Tracing Structure: Shape and Centroid Deviations in 39 Strong Lensing Clusters as a Test of Cluster Formation Predictions

TL;DR

This study tests structure formation predictions of $Λ$CDM by comparing how well the baryonic components (BCG, ICL, ICM) trace the DM halo, as represented by the Core Lensing Mass (CLM), in 39 strong-lensing clusters. It employs ellipse-fitting on multi-wavelength data (HST for BCG/ICL, Chandra for ICM, and lensing-derived CLM) to measure shapes and centroids, and uses ICM morphology to classify dynamical state.
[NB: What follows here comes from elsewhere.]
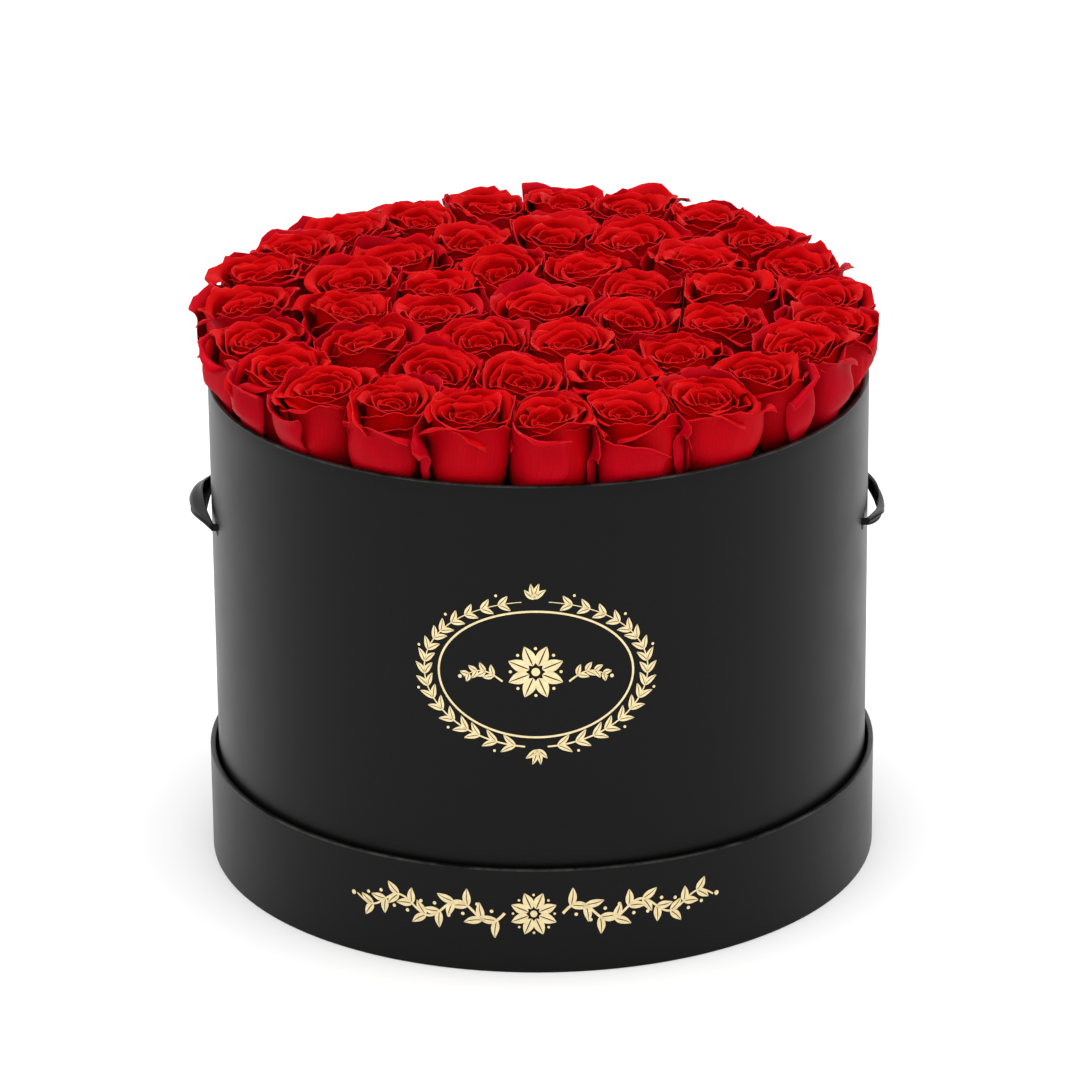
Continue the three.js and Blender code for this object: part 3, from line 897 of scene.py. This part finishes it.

The results show that misalignments arise from cluster assembly, relaxation, and merger histories, with the ICL most closely aligned with the DM halo (as traced by CLM) in both position angle and centroid, and with the ICL/CLM being more elliptical on average than the ICM and BCG. These findings provide empirical constraints on how well $Λ$CDM-based predictions match the internal structure of clusters and the fidelity of different tracers in mapping the gravitational potential.

Abstract

Strong lensing galaxy clusters provide a unique and powerful way to test simulation-derived structure predictions that follow from $Λ$ Cold Dark Matter ($Λ$CDM) cosmology. Specifically, the relative alignments of the dark matter (DM) halo, stars, and hot intracluster gas in these clusters offer insights into how well theoretical structure predictions hold. We measure the position angles, ellipticities, and locations/centroids of the brightest cluster galaxy (BCG), the Intracluster Light (ICL), the hot Intracluster Medium (ICM), and the Core Lensing Mass (CLM) for a sample of strong lensing galaxy clusters from the Sloan Giant Arcs Survey (SGAS). We measure the shapes (position angles and ellipticities) and centroids of these distributions using ellipse-fitting methods applied to different datasets: HST WFC3 imaging for the BCG and ICL, Chandra X-ray observations for the ICM, and strong-lensing mass reconstructions for the CLM. Additionally, we incorporate ICM morphological measures to classify the dynamical state of the cluster sample. Using this multi-component approach, we constrain the shape and centroids of these distributions in this sample and evaluate the different observable components in terms of their ability to trace the gravitational potential of their respective clusters. We find that misalignments between cluster components can be explained by astrophysical processes related to cluster assembly, relaxation, and merger histories. We find that the ICL is most closely aligned with its host DM halo, as traced by the CLM distribution, in both position angle and centroid. Additionally, we find that on average the ICL and CLM are more elliptical than the ICM and BCG.

Figures (1)

• Figure 1: Visualization of the cluster components considered in this work (the CLM, ICL, BCG, and ICM) for an example galaxy cluster, J0957+0509. Each panel displays a red ellipse representing the measured shape and centroid. Center panel: a $5"\times5"$ representative color (gri) Subaru image of the field Oguri2012 for a scale comparison of the different cluster components. Top-left: the minimum $\chi^2$ mass map generated from the lensing profile derived in Sharon2020. Top-right: HST WFC3/IR F160W imaging data Sharon2020 tuned to highlight the ICL distribution. Bottom-Left: Chandra data displaying the ICM Gassis2025 with an arrow pointing to the ICM model derived using CIAO Sherpa. Bottom-Right: HST WFC3/IR F160W imaging data Sharon2020 tuned to highlight the BCG distribution with an arrow pointing to the BCG model derived using GALFITPeng2002.